Let’s read fewer blogs. Give fewer thumbs. Click LIKE a lot less and just drink tea and watch the dust particles coming up from the carpet in the sunlight. Because if you’re looking for inspiration, you’re never going to find it in your mini-Manhattan–your iPhone 6. It is in your heart. In the faces of family and friends, in new places and experiences, and in just being very, very present with yourself in your reality–not trying to distract yourself from it. My children are way more fascinating than that same piece of art I’ve seen thirty times on Instagram. And they love me back. I won’t look at my screen instead of my husband. Because he loves me back, too.

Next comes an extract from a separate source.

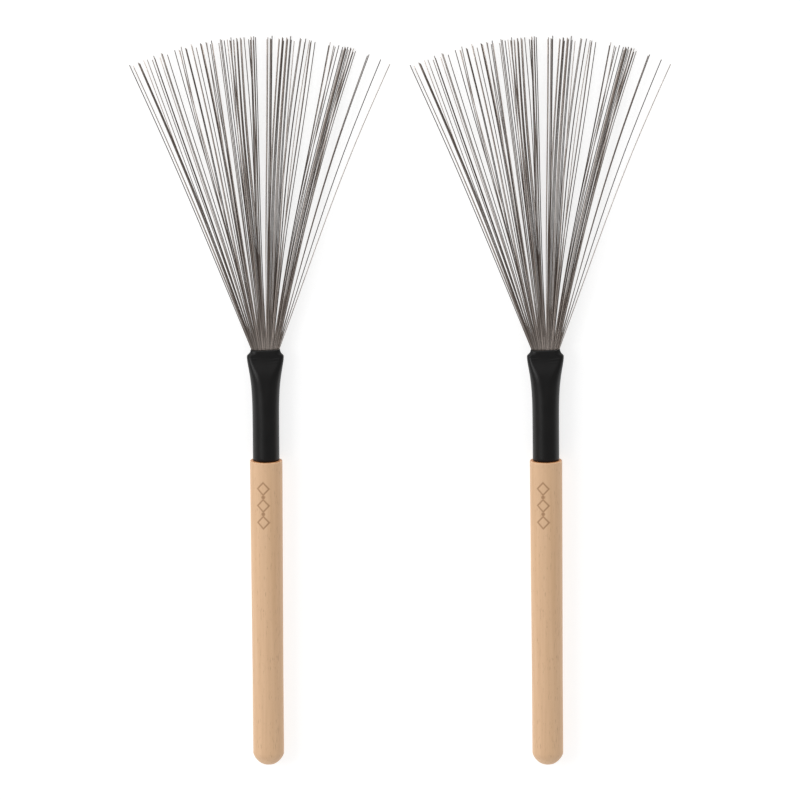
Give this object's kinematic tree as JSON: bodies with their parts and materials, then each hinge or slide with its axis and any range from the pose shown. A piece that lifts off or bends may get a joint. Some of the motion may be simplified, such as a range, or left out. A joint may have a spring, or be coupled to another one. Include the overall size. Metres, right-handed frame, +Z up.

Wishing you a happy, inspired, and deeply connected holiday with the people you love the absolute most.
xo,
Carrie B.
I love you. Thank you for the call today. Means the world to me! xo
I rarely post comments on blogs but wanted to say Great post! And let you know someone was reading your words. Thanks for the inspiration to continue to be clueless in the online world. Hugs and kisses from your children and husband are always better than anything you can find on the phone or online!!
My word how I love your blog!! I found your blog searching for LEGOS images – crazy? I am a quilter along with my girlfriends – we LOVE your fabric. I am passing this post forward and now will turn off the computer and enjoy being in the present with my hubby! Thank you!
Yes, thank you!
Let us just be authentic 🙂
This post is just what I needed right now (Jan 2016). Not sure if you will read this but your post has made me realize that my anxiety is most likely caused by the constant stream of Facebook, Instagram, media outlets, along side everyday happenings. Thanks and you have encouraged my to seek help for my anxiety that sometimes limits my breathing, makes me fearful and limits my ability to focus. Thank you for your willingness to speak out it.